Pelos fundamentos expostos nos n.os 52 a 62 do presente acórdão, a ação de indemnização intentada pela Kendrion no Tribunal Geral, na medida em que visa obter a reparação do prejuízo material que consiste no pagamento de despesas com a garantia bancária para além do prazo razoável de julgamento no âmbito do processo T‑54/06, deve ser julgada improcedente.

Quanto às despesas

120

Em conformidade com o disposto no artigo 184.o, n.o 2, do Regulamento de Processo do Tribunal de Justiça, se o recurso for julgado procedente e o Tribunal de Justiça decidir definitivamente o litígio, decidirá igualmente sobre as despesas.

121

De acordo com o artigo 138.o, n.o 1, deste regulamento, aplicável aos processos de recursos de decisões do Tribunal Geral por força do disposto no artigo 184.o, n.o 1, do referido regulamento, a parte vencida é condenada nas despesas se a parte vencedora o tiver requerido.

122

Tendo a União Europeia pedido a condenação da Kendrion nas despesas e tendo esta sido vencida, há que condená‑la no pagamento das suas próprias despesas e das efetuadas pela União Europeia no âmbito do presente recurso.

123

Nos termos do artigo 138.o, n.o 3, do Regulamento de Processo, a União Europeia e a Kendrion suportarão as suas próprias despesas relativas ao processo em primeira instância.

124

O artigo 140.o, n.o 1, do Regulamento de Processo, aplicável aos processos de recurso de decisões do Tribunal Geral por força do disposto no artigo 184.o, n.o 1, deste regulamento, prevê que os Estados‑Membros e as instituições intervenientes no litígio suportam as suas próprias despesas.
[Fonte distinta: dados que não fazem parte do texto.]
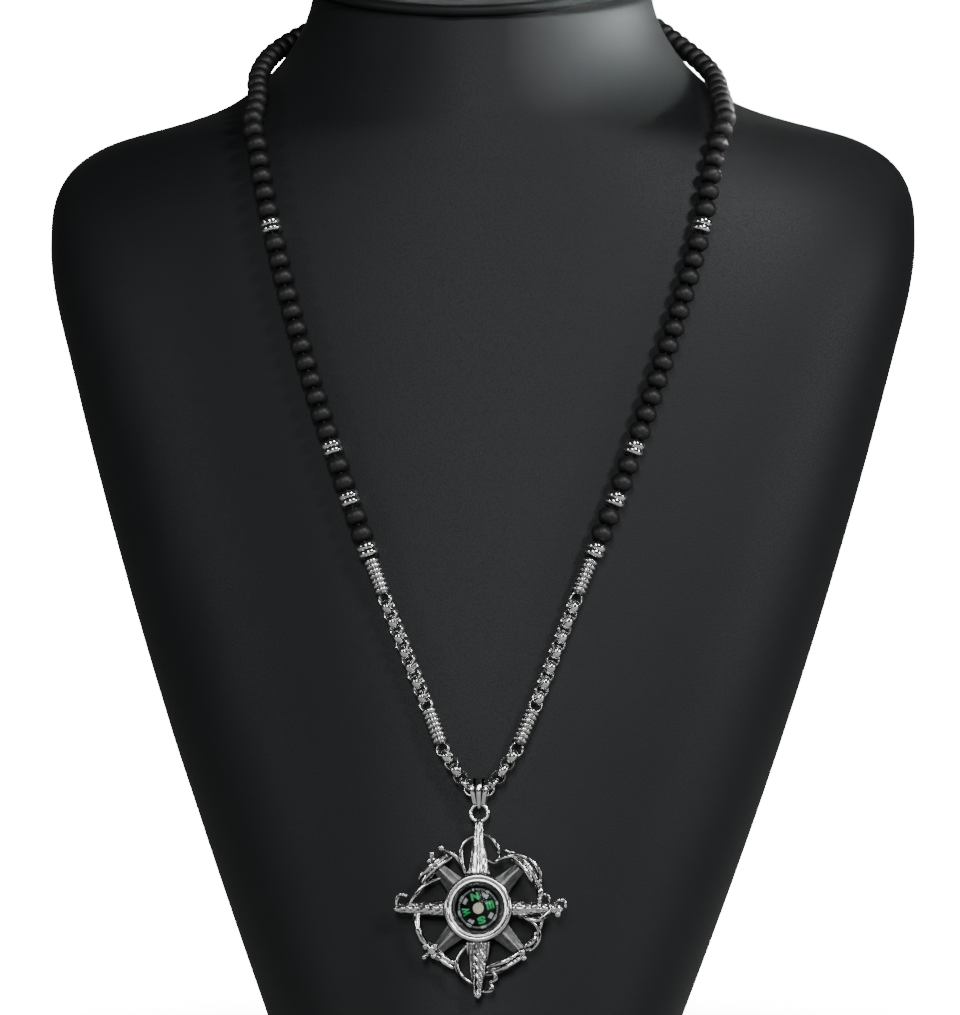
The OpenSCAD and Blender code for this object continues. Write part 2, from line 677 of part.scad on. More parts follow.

Além disso, nos termos do artigo 184.o, n.o 4, do Regulamento de Processo, quando um interveniente em primeira instância não tenha ele próprio interposto o recurso da decisão do Tribunal Geral, mas tenha participado na fase escrita ou oral do processo no Tribunal de Justiça, este pode decidir que essa parte suporte as suas próprias despesas.

125

A Comissão, que tinha a qualidade de interveniente em primeira instância e que participou na fase escrita do processo do recurso principal, suportará as suas próprias despesas quer em primeira instância quer no âmbito do presente recurso.

 

Pelos fundamentos expostos, o Tribunal de Justiça (Primeira Secção) decide:

 

1)

O n.o 1 da parte decisória do Acórdão do Tribunal Geral da União Europeia de 1 de fevereiro de 2017, Kendrion/União Europeia (T‑479/14, EU:T:2017:48), é anulado.

 

2)

É negado provimento ao recurso subordinado interposto pela Kendrion NV.

 

3)

A ação de indemnização intentada pela Kendrion NV, na medida em que visa obter a reparação do prejuízo material que consiste no pagamento de despesas com a garantia bancária para além do prazo razoável de julgamento no âmbito do processo que deu origem ao Acórdão de 16 de novembro de 2011, Kendrion/Comissão (T‑54/06, não publicado, EU:T:2011:667), é julgada improcedente.

 

4)

A Kendrion NV suporta, além das suas próprias despesas, a totalidade das despesas efetuadas pela União Europeia, representada pelo Tribunal de Justiça da União Europeia, no âmbito do presente recurso, e as suas próprias despesas em primeira instância.

 

5)

A União Europeia, representada pelo Tribunal de Justiça da União Europeia, suporta as suas próprias despesas em primeira instância.

 

6)

A Comissão Europeia suporta as suas próprias despesas quer no processo em primeira instância quer no âmbito do presente recurso.

 

Assinaturas


( *1 ) Língua do processo: neerlandês.